- Born: Marguerite J. Pinder May 13, 1955 Chester, Pennsylvania, U.S.
- Origin: Philadelphia, Pennsylvania, U.S.
- Died: March 24, 2003 (aged 47) Chester, Pennsylvania, U.S.
- Genres: Soul Funk R&B Disco
- Occupations: Singer, songwriter, recording artist and entertainer.
- Years active: 1955–2003
- Labels: Fantasy Records Omni Records
- Formerly of: Fat Larry's Band Breeze Slick

= Brandi Wells =

American singer (1955-2003)

Brandi Wells (May 13, 1955 – March 24, 2003) was an American singer, songwriter, recording artist and entertainer.

Born Marguerite J. Pinder in Chester, Pennsylvania, one of the five daughters of Thomas and Dorothy (née Williams) Pinder, and educated in the Chester Upland School District.
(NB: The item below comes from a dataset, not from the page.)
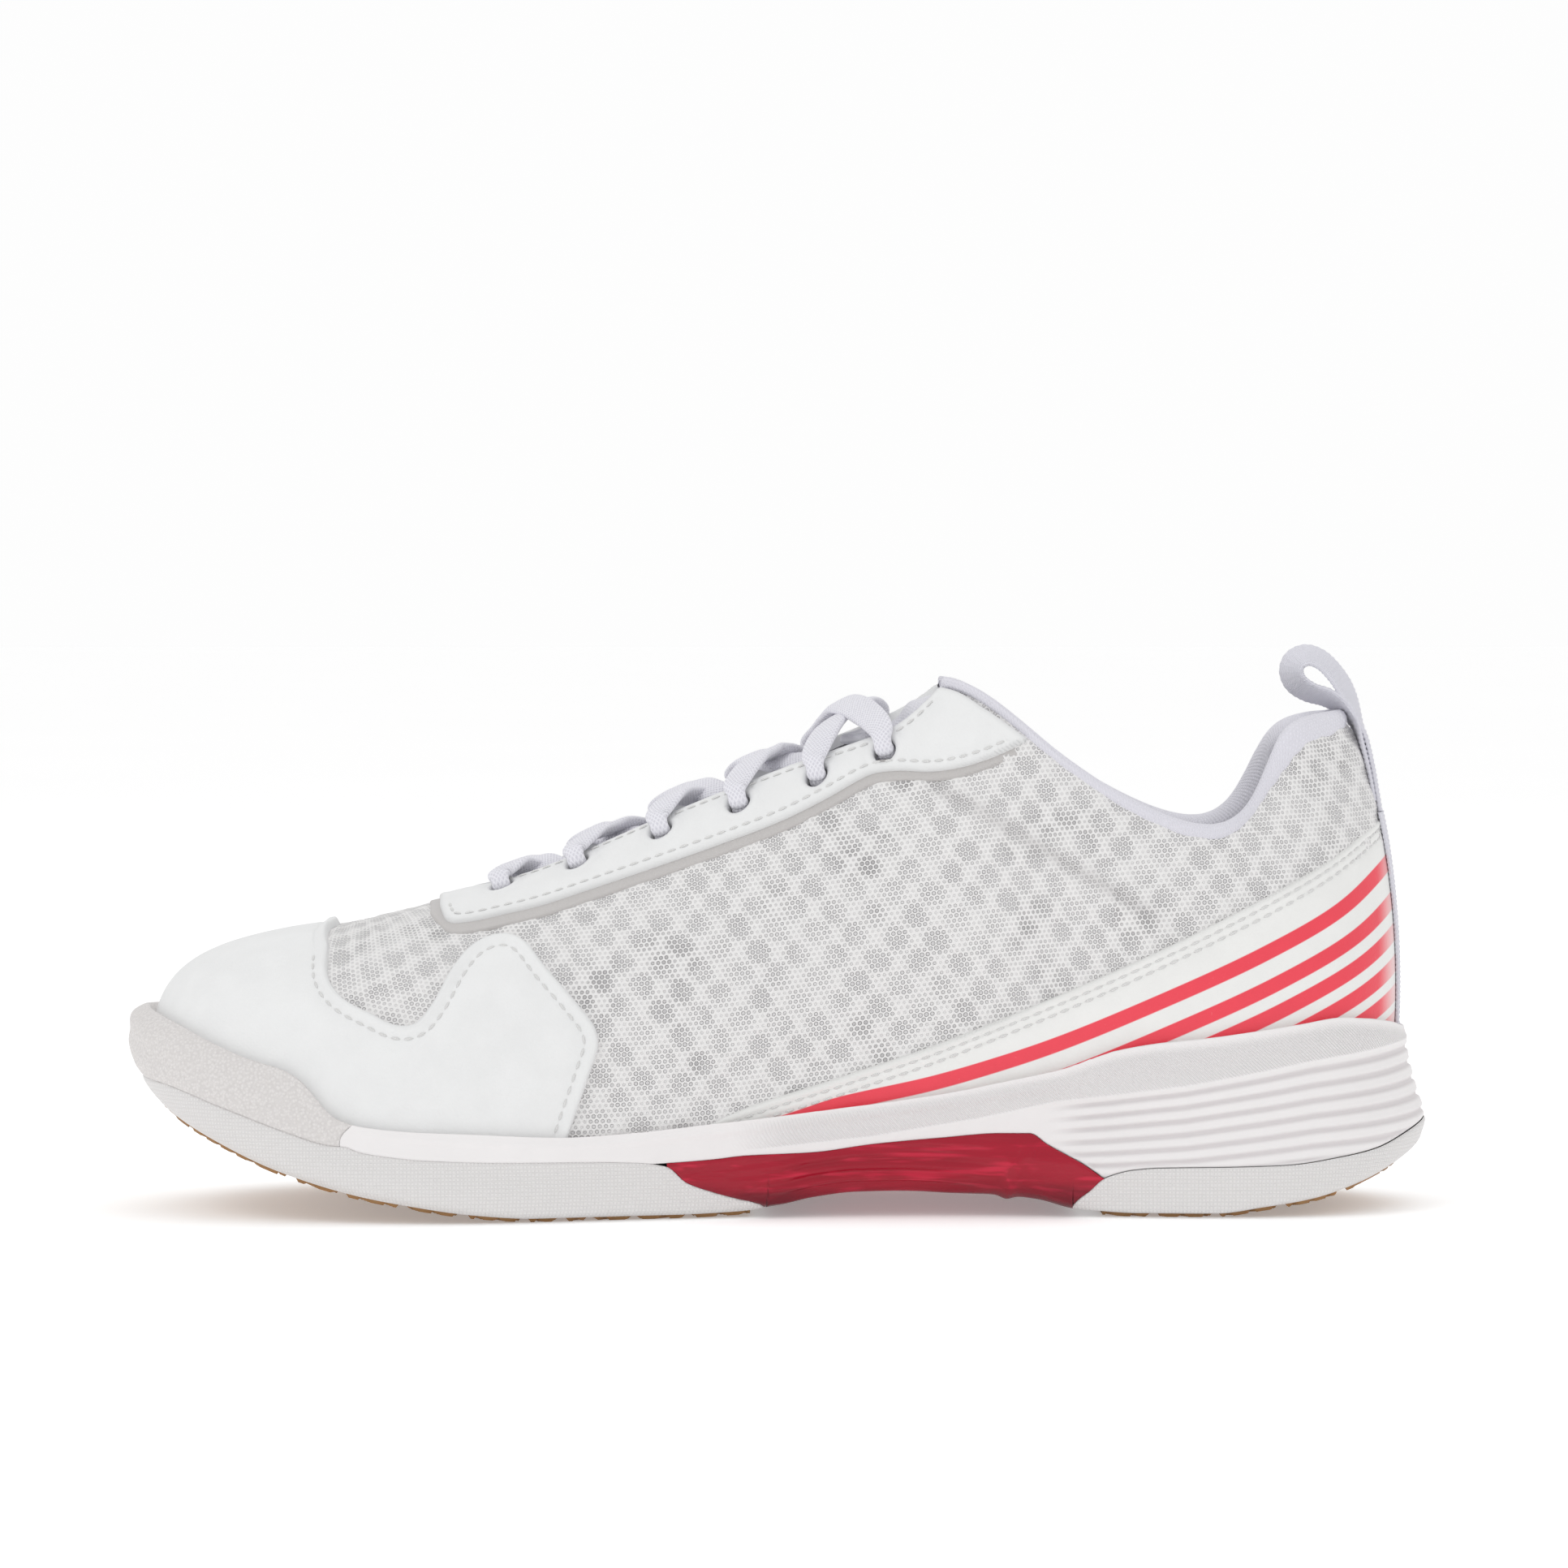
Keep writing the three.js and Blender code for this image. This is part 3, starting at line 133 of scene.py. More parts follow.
SHANK_UPPER = [
    (-15, 13.7), (-8, 14.4), (6.6, 14.9), (21, 16.7), (35.5, 18), (50, 19.1), (56, 19.1), (60, 16.7), (68, 12.3),
    (72.6, 9),
]
SHANK_REAR = [(69.5, 6.2), (66.8, 3.9)]
HEEL_CUP_UPPER = [
    (79.3, 11), (85.2, 11.5), (102.7, 11.8), (114, 12.1), (126, 13.5), (135, 15), (143.5, 18), (150, 20.5),
]


# ---------------------------------------------------------------- curves
def hermite(a, b, slope_a, slope_b, t):
    u = t * t * (3 - 2 * t)
    return a * (1 - u) + b * u + slope_a * t * (1 - t) ** 2 - slope_b * t * t * (1 - t)


def profile(points):
    """A smooth height over x that never overshoots its points."""
    xs, zs = np.array(points, float).T
    chord = np.diff(zs) / np.diff(xs)
    a, b = chord[:-1], chord[1:]
    same = a * b > 0
    middle = np.where(same, 2 * a * b / np.where(same, a + b, 1), 0)
    slope = np.concatenate([chord[:1], middle, chord[-1:]])

    def at(x):
        x = np.asarray(x, float)
        i = np.clip(np.searchsorted(xs, x, side="right") - 1, 0, len(xs) - 2)
        width = xs[i + 1] - xs[i]
        t = (x - xs[i]) / width
        inside = hermite(zs[i], zs[i + 1], slope[i] * width, slope[i + 1] * width, np.clip(t, 0, 1))
        return inside + slope[0] * width * np.minimum(t, 0) + slope[-1] * width * np.maximum(t - 1, 0)

    return at


footbed = profile([
    (-150, 35), (-142, 33), (-125, 26), (-100, 18), (-75, 14), (-50, 12.5), (-25, 13.5), (0, 16), (25, 19), (50, 22),
    (75, 24.5), (100, 26.5), (125, 28), (140, 29),
])
rim_bottom = profile([
    (-149, 34), (-144, 28.2), (-139, 24.4), (-126, 17.4), (-112, 11.4), (-95, 6.4), (-83, 4.1), (-68, 1.9), (-55, 1),
    (-24, 1), (-11, 1.4), (0, 2.6), (7, 4.2), (17, 5.5), (28, 5.8), (39, 5.4), (50, 4.8), (58, 3.9), (66, 1.9),
    (72, 1.4), (80, 1), (98, 1), (109, 2.4), (120, 4.1), (132, 7.5), (145, 12.6), (150, 15),
])
wall_top = profile([
    (-143, 46.1), (-133, 42.4), (-126, 39.3), (-117, 35.9), (-110, 33.9), (-106.5, 31.8), (-103.2, 28.4),
    (-100.5, 25.3), (-98, 23.6), (-93, 22.1), (-82, 21), (-68, 20.4), (-49, 19.6), (-32, 20.5), (-19, 21.8),
    (-6, 23.1), (10, 25), (25, 26.8), (38, 28.7), (51, 31.3), (63, 34), (75, 38.2), (85, 40), (95, 41),
    (106, 42.4), (116, 43.8), (125, 45), (130, 44.5), (137, 43), (141, 41),
])
throat_half = profile(THROAT_WIDTHS)


def closed_spline(points):
    """A closed curve with continuous curvature; the result takes an array of positions."""
    p = np.array(points, float)
    n = len(p)
    system = 4 * np.eye(n) + np.roll(np.eye(n), 1, 0) + np.roll(np.eye(n), -1, 0)
    slopes = np.linalg.solve(system, 3 * (np.roll(p, -1, 0) - np.roll(p, 1, 0)))

    def at(s):
        s = np.mod(np.asarray(s, float), n)
        i = np.floor(s).astype(int) % n
        j = (i + 1) % n
        return hermite(p[i], p[j], slopes[i], slopes[j], (s - i)[..., None])

    return at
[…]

She sang with Fat Larry's Band, Breeze, and Slick before starting a solo career. Her debut album, Watch Out, appeared in 1981 on Fantasy Records and reached No. 37 on the US Billboard R&B chart. The title track charted at No. 27 on the US Hot R&B/Hip-Hop Songs chart and No. 16 on the US Hot Dance Club Songs chart. It also peaked at No. 74 in the UK Singles Chart in February 1982. "Watch Out" proved to be her only hit, though she released an album in 1985.

==Marriage==
Wells married Ronald E. Bannister Jr. , the couple had two children together, Nathaniel Brown Walker Pinder, and the late Shameka Pinder. Wells also had four stepchildren: Janay Graham, Janine Graham, Ronald E. Bannister III and Juakira Gordon, and one grandchild.

==Death==
Brandi Wells was 47 years of age when she died at the Crozer-Chester Medical Center in Chester, Pennsylvania, on March 24, 2003, from breast cancer. She is interred at the Haven Memorial Cemetery in Chester, Pennsylvania.